Every 2 years? I thought it said every 2 weeks! No wonder I have been
spending so much on brake fluid.
> All of the penetrating fluids are good but getting all of the old brake
> fluid out is paramount. A deep 7mm socket is key and a Mityvac bleed
> kit jar is all I use, no pump.
A good tip that I recently picked up from Dan Bubb is, when pumping the
brakes, make sure you don't push the brake pedal down too far in order
to avoid having the cups in the master cylinder go all the way to the
end of their travel. This helps keep them out of any accumulated gunk.
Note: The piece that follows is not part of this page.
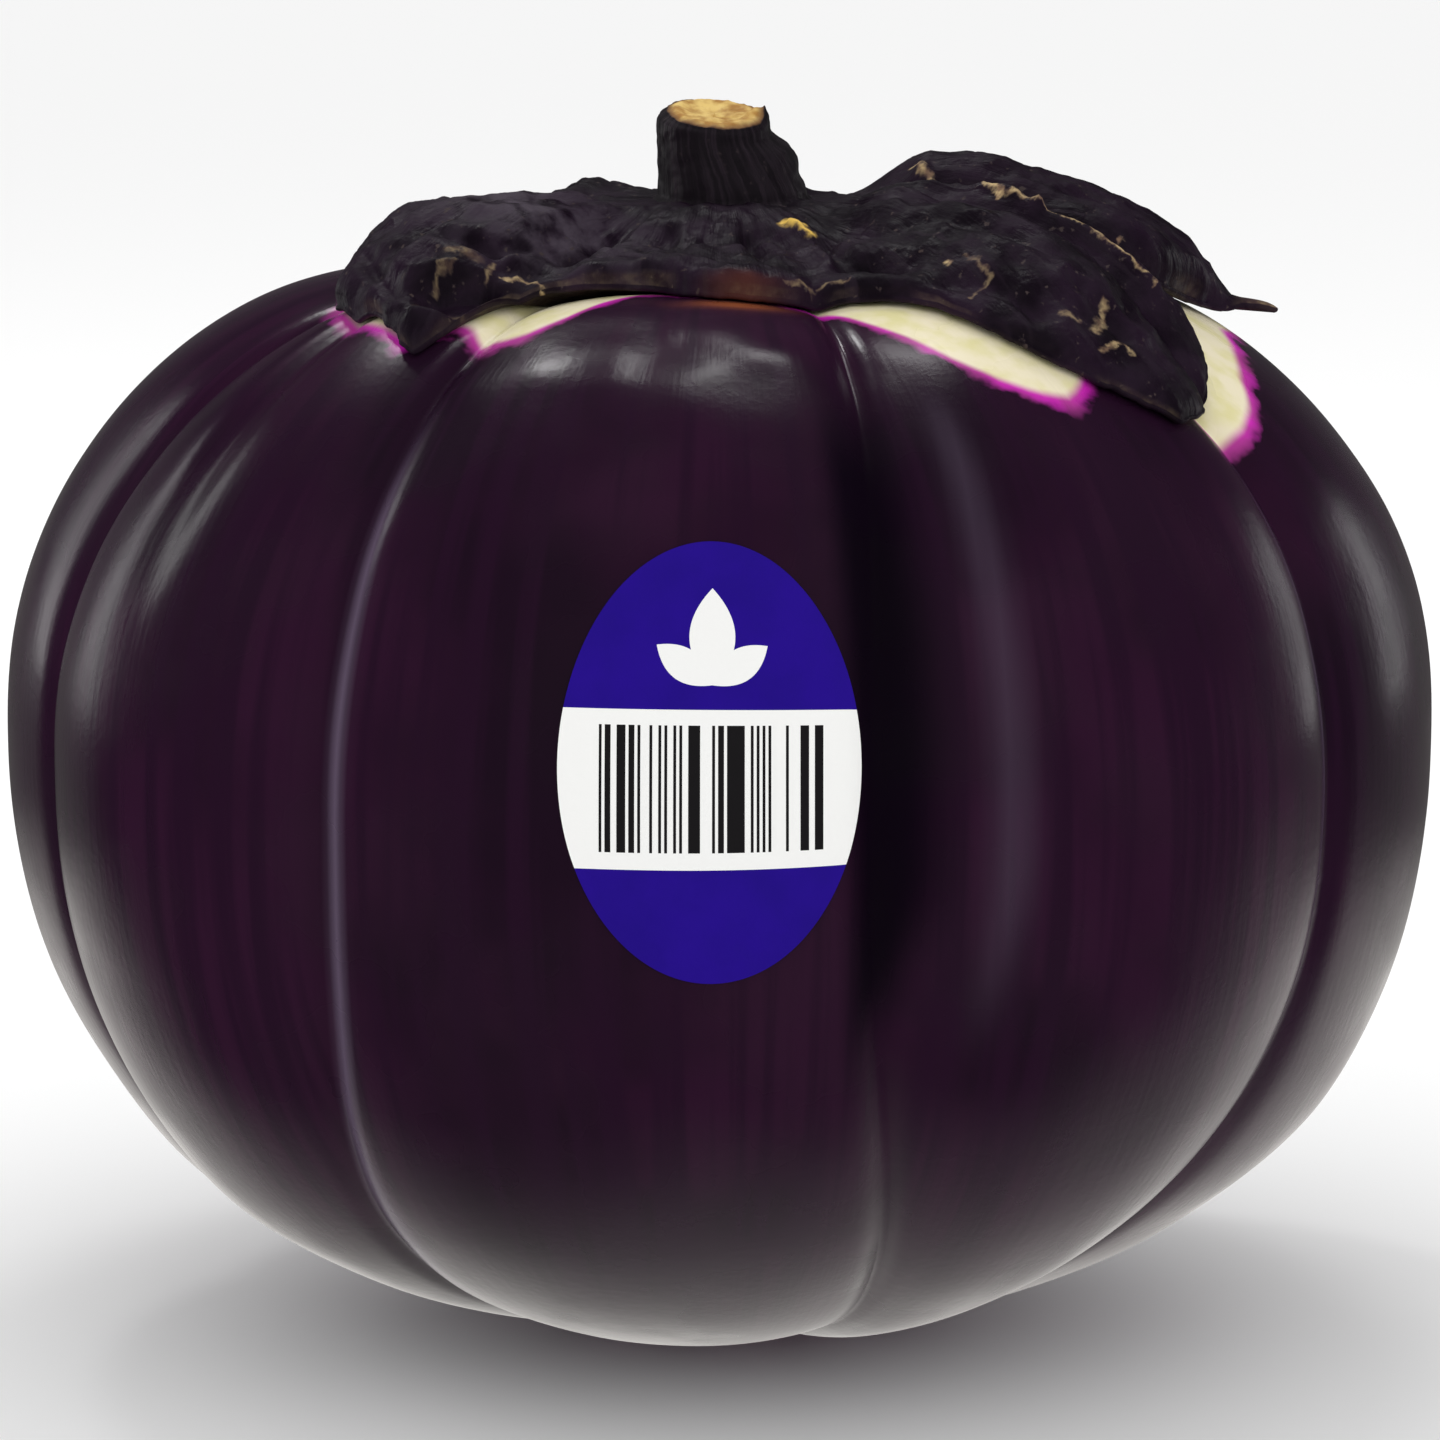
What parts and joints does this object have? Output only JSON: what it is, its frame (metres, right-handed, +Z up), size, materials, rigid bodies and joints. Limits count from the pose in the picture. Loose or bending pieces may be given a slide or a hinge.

I think the stop in the master cylinder is supposed to prevent the
cups from traveling so far that they lose their seal, but I'm not sure
if ordinary wear and tear would allow that to happen.
>
>> You do have a Bentley manual don't you?
>
> He has the list. Non-essential.
I disagree. The Bentley has a ton of information, photos and drawings
that explain procedures. It will pay for itself many times over. Also,
why should someone re-type information that is readily available in the
Bentley? Use the list to expand upon the Bentley, to deal with conflicts
in information, or cover items that apply to specific vehicles that are
not covered by the "typical" vehicle used for illustrative purposes. The
list is good for a lot of things, but retyping the Bentley a few
paragraphs at a time is not its best use. [Not to mention that
occasionally a few important steps are inadvertently omitted.]